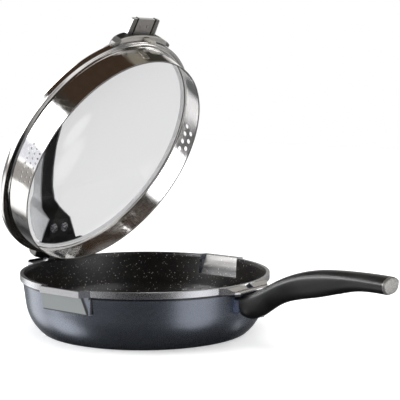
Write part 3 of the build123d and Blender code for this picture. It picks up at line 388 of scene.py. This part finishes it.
def handle_loops(along, inset=0.0):
    """Sections across the handle: y runs over a circular arc through edge, crest and edge on top, and
    back round half of a rounded box below the edges, where half-width and depth go with the cosine to
    the power 0.72 and the sine to the power 0.86."""
    crest, edge, under, half = (column[:, None] for column in flowing(HANDLE_STATIONS, along).T)
    crest, edge, under, half = crest - inset, edge - 0.75 * inset, under + inset, half - 1.1 * inset
    over = np.linspace(-1, 1, TOP_POINTS, endpoint=False)
    bow = (half ** 2 + (crest - edge) ** 2) / (2 * (crest - edge))
    top_y = half * over
    top_z = crest - bow + np.sqrt(bow ** 2 - top_y ** 2)
    below = np.linspace(0, pi, UNDER_POINTS, endpoint=False)
    y = np.concatenate([top_y, half * np.sign(np.cos(below)) * np.abs(np.cos(below)) ** 0.72], 1)
    z = np.concatenate([top_z, edge - (edge - under) * np.sin(below) ** 0.86], 1)
    x = np.broadcast_to((RIM + along)[:, None], y.shape)
    return soften(np.stack([x, y, z], -1), 3)


# In metres: where the painted highlight starts and is full, back along the handle and up its side
ROOT_HIGHLIGHT_X, ROOT_HIGHLIGHT_Z = (0.176, 0.15), (0.038, 0.054)
phenolic = Finish("black_phenolic")
grain = phenolic.noise(0.0005)
wear = phenolic.noise(0.02, detail=4.0)
x, y, z = phenolic.axes(phenolic.place)
painted_root_highlight = phenolic.times(phenolic.step(x, *ROOT_HIGHLIGHT_X), phenolic.step(z, *ROOT_HIGHLIGHT_Z))
black = phenolic.mix(wear, tone(14, 14, 15), tone(26, 26, 27))
# Painted highlight: the black turns grey towards the ferrule and up the side
phenolic.set("Base Color", phenolic.mix(phenolic.times(painted_root_highlight, 0.8), black, tone(72, 72, 72)))
phenolic.set("Specular IOR Level", 0.6)
phenolic.polish(wear, 0.3, 0.42)
phenolic.bump((grain, 0.00003), (wear, 0.0001))

# Rows along the handle, closer at the end of the space under the ledge and round the screw's bore
by_screw = SCREW_X - RIM + np.linspace(-5, 5, 24)
rows = [np.linspace(HANDLE_START, HANDLE_END, 190), [GAP_END - 0.02, GAP_END + 0.03], by_screw]
grip = handle_loops(np.unique(np.concatenate(rows)))
x, y, z = grip[..., 0], grip[..., 1], grip[..., 2]
z = np.where(x < RIM + GAP_END, np.minimum(z, GAP_TOP - GAP_FALL * (x - RIM)), z)
z = np.where((np.abs(y) < NOTCH_HALF) & (x < RIM + NOTCH_END), np.minimum(z, NOTCH_FLOOR), z)
away = np.hypot(x - SCREW_X, y)
below = z < UNDER_SIDE
onto = below & (np.abs(away - SCREW_BORE) < BORE_CATCH)
x = np.where(onto, SCREW_X + (x - SCREW_X) * SCREW_BORE / np.maximum(away, 0.01), x)
y = np.where(onto, y * SCREW_BORE / np.maximum(away, 0.01), y)
z = np.where(below & (away < SCREW_BORE), SCREW_SEAT, z)
long_handle = surface("long_handle_grip", "pan", np.stack([x, y, z], -1), phenolic, 50)
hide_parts("long_handle")

# The screws, rivets, washers, pins and the latch's spring are zinc-plated steel. The handle's screw
# goes in from below and holds it on the tang.
plated = Finish("plated_screws", metal=1.0)
patina = plated.noise(0.0012, detail=4.0)
plated.set("Base Color", plated.mix(patina, tone(150, 150, 155), tone(226, 226, 230)))
plated.polish(patina, 0.14, 0.34)
plated.bump((patina, 0.00003))
finish_nodes(plated, "handle_screw", "bracket_rivets", "rear_foot_screws", "front_foot_screws",
             "rear_foot_washers", "front_foot_washers", "hinge_pin", "latch_pin", "latch_spring")

# The end cap is a cast disc in light metal, satin with a mottled skin, slightly domed and glued in.
# Its edge is rounded over a quarter circle.
CAP_START, CAP_EDGE, CAP_INSET, CAP_DOME = 169.85, 2.6, 1.6, 0.4
mottled = Finish("mottled_cap_metal", metal=0.85)
blotch = mottled.noise(0.0016, detail=5.0, rough=0.7)
skin = mottled.step(blotch, 0.35, 0.65)
mottled.set("Base Color", mottled.mix(skin, tone(142, 140, 137), tone(206, 204, 201)))
mottled.polish(blotch, 0.3, 0.5)
mottled.bump((blotch, 0.00008))
rim_loops = np.concatenate([
    handle_loops(np.array([HANDLE_END]), CAP_INSET * (1 - cos(lean)))
    + [CAP_START - HANDLE_END + CAP_EDGE * sin(lean), 0, 0] for lean in np.linspace(0, pi / 2, 8)])
centre = rim_loops[-1].mean(0)
closer = np.linspace(1, 0.02, 12)[1:, None, None]
face = centre + (rim_loops[-1] - centre) * closer + np.array([CAP_DOME, 0, 0]) * (1 - closer ** 2)
end_cap = surface("end_cap", "pan", np.concatenate([rim_loops, face]), mottled, 60)
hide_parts("handle_end_cap")

# The lid ring is rolled and drawn from one strip of stainless steel: a channel that grips the glass, a
# flange that lies over the pan's rim, and a leaning skirt pierced by the strainer holes. It is polished
# bright, with a crowned outer band, two fine beads in the flange and a rolled lower edge.
LID_OPEN = radians(61.7)
HINGE_X, HINGE_Z = -145.4, 77.0
STEPS_ROUND = 288


def opened(points):
    """Points of the closed lid, in millimetres, turned up about the hinge pin to the open position."""
    x, y, z = points[..., 0] - HINGE_X, points[..., 1], points[..., 2] - HINGE_Z
    return np.stack([HINGE_X + x * cos(LID_OPEN) - z * sin(LID_OPEN), y,
                     HINGE_Z + x * sin(LID_OPEN) + z * cos(LID_OPEN)], -1)


def turned(profile):
    """The profile's distances and heights carried round the lid's axis, closed as built, then opened."""
    angle = np.linspace(0, 2 * pi, STEPS_ROUND, endpoint=False)[:, None]
    reach, height = np.array(profile).T[:, None, :]
    return opened(np.stack([reach * np.cos(angle), reach * np.sin(angle), height + 0 * angle], -1))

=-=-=

### Task objective
Quote the listing in full, please, keeping every line exact.

### Correct output
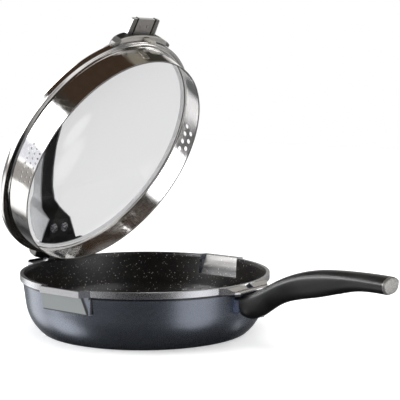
Write part 3 of the build123d and Blender code for this picture. It picks up at line 388 of scene.py. This part finishes it.
def handle_loops(along, inset=0.0):
    """Sections across the handle: y runs over a circular arc through edge, crest and edge on top, and
    back round half of a rounded box below the edges, where half-width and depth go with the cosine to
    the power 0.72 and the sine to the power 0.86."""
    crest, edge, under, half = (column[:, None] for column in flowing(HANDLE_STATIONS, along).T)
    crest, edge, under, half = crest - inset, edge - 0.75 * inset, under + inset, half - 1.1 * inset
    over = np.linspace(-1, 1, TOP_POINTS, endpoint=False)
    bow = (half ** 2 + (crest - edge) ** 2) / (2 * (crest - edge))
    top_y = half * over
    top_z = crest - bow + np.sqrt(bow ** 2 - top_y ** 2)
    below = np.linspace(0, pi, UNDER_POINTS, endpoint=False)
    y = np.concatenate([top_y, half * np.sign(np.cos(below)) * np.abs(np.cos(below)) ** 0.72], 1)
    z = np.concatenate([top_z, edge - (edge - under) * np.sin(below) ** 0.86], 1)
    x = np.broadcast_to((RIM + along)[:, None], y.shape)
    return soften(np.stack([x, y, z], -1), 3)


# In metres: where the painted highlight starts and is full, back along the handle and up its side
ROOT_HIGHLIGHT_X, ROOT_HIGHLIGHT_Z = (0.176, 0.15), (0.038, 0.054)
phenolic = Finish("black_phenolic")
grain = phenolic.noise(0.0005)
wear = phenolic.noise(0.02, detail=4.0)
x, y, z = phenolic.axes(phenolic.place)
painted_root_highlight = phenolic.times(phenolic.step(x, *ROOT_HIGHLIGHT_X), phenolic.step(z, *ROOT_HIGHLIGHT_Z))
black = phenolic.mix(wear, tone(14, 14, 15), tone(26, 26, 27))
# Painted highlight: the black turns grey towards the ferrule and up the side
phenolic.set("Base Color", phenolic.mix(phenolic.times(painted_root_highlight, 0.8), black, tone(72, 72, 72)))
phenolic.set("Specular IOR Level", 0.6)
phenolic.polish(wear, 0.3, 0.42)
phenolic.bump((grain, 0.00003), (wear, 0.0001))

# Rows along the handle, closer at the end of the space under the ledge and round the screw's bore
by_screw = SCREW_X - RIM + np.linspace(-5, 5, 24)
rows = [np.linspace(HANDLE_START, HANDLE_END, 190), [GAP_END - 0.02, GAP_END + 0.03], by_screw]
grip = handle_loops(np.unique(np.concatenate(rows)))
x, y, z = grip[..., 0], grip[..., 1], grip[..., 2]
z = np.where(x < RIM + GAP_END, np.minimum(z, GAP_TOP - GAP_FALL * (x - RIM)), z)
z = np.where((np.abs(y) < NOTCH_HALF) & (x < RIM + NOTCH_END), np.minimum(z, NOTCH_FLOOR), z)
away = np.hypot(x - SCREW_X, y)
below = z < UNDER_SIDE
onto = below & (np.abs(away - SCREW_BORE) < BORE_CATCH)
x = np.where(onto, SCREW_X + (x - SCREW_X) * SCREW_BORE / np.maximum(away, 0.01), x)
y = np.where(onto, y * SCREW_BORE / np.maximum(away, 0.01), y)
z = np.where(below & (away < SCREW_BORE), SCREW_SEAT, z)
long_handle = surface("long_handle_grip", "pan", np.stack([x, y, z], -1), phenolic, 50)
hide_parts("long_handle")

# The screws, rivets, washers, pins and the latch's spring are zinc-plated steel. The handle's screw
# goes in from below and holds it on the tang.
plated = Finish("plated_screws", metal=1.0)
patina = plated.noise(0.0012, detail=4.0)
plated.set("Base Color", plated.mix(patina, tone(150, 150, 155), tone(226, 226, 230)))
plated.polish(patina, 0.14, 0.34)
plated.bump((patina, 0.00003))
finish_nodes(plated, "handle_screw", "bracket_rivets", "rear_foot_screws", "front_foot_screws",
             "rear_foot_washers", "front_foot_washers", "hinge_pin", "latch_pin", "latch_spring")

# The end cap is a cast disc in light metal, satin with a mottled skin, slightly domed and glued in.
# Its edge is rounded over a quarter circle.
CAP_START, CAP_EDGE, CAP_INSET, CAP_DOME = 169.85, 2.6, 1.6, 0.4
mottled = Finish("mottled_cap_metal", metal=0.85)
blotch = mottled.noise(0.0016, detail=5.0, rough=0.7)
skin = mottled.step(blotch, 0.35, 0.65)
mottled.set("Base Color", mottled.mix(skin, tone(142, 140, 137), tone(206, 204, 201)))
mottled.polish(blotch, 0.3, 0.5)
mottled.bump((blotch, 0.00008))
rim_loops = np.concatenate([
    handle_loops(np.array([HANDLE_END]), CAP_INSET * (1 - cos(lean)))
    + [CAP_START - HANDLE_END + CAP_EDGE * sin(lean), 0, 0] for lean in np.linspace(0, pi / 2, 8)])
centre = rim_loops[-1].mean(0)
closer = np.linspace(1, 0.02, 12)[1:, None, None]
face = centre + (rim_loops[-1] - centre) * closer + np.array([CAP_DOME, 0, 0]) * (1 - closer ** 2)
end_cap = surface("end_cap", "pan", np.concatenate([rim_loops, face]), mottled, 60)
hide_parts("handle_end_cap")

# The lid ring is rolled and drawn from one strip of stainless steel: a channel that grips the glass, a
# flange that lies over the pan's rim, and a leaning skirt pierced by the strainer holes. It is polished
# bright, with a crowned outer band, two fine beads in the flange and a rolled lower edge.
LID_OPEN = radians(61.7)
HINGE_X, HINGE_Z = -145.4, 77.0
STEPS_ROUND = 288


def opened(points):
    """Points of the closed lid, in millimetres, turned up about the hinge pin to the open position."""
    x, y, z = points[..., 0] - HINGE_X, points[..., 1], points[..., 2] - HINGE_Z
    return np.stack([HINGE_X + x * cos(LID_OPEN) - z * sin(LID_OPEN), y,
                     HINGE_Z + x * sin(LID_OPEN) + z * cos(LID_OPEN)], -1)


def turned(profile):
    """The profile's distances and heights carried round the lid's axis, closed as built, then opened."""
    angle = np.linspace(0, 2 * pi, STEPS_ROUND, endpoint=False)[:, None]
    reach, height = np.array(profile).T[:, None, :]
    return opened(np.stack([reach * np.cos(angle), reach * np.sin(angle), height + 0 * angle], -1))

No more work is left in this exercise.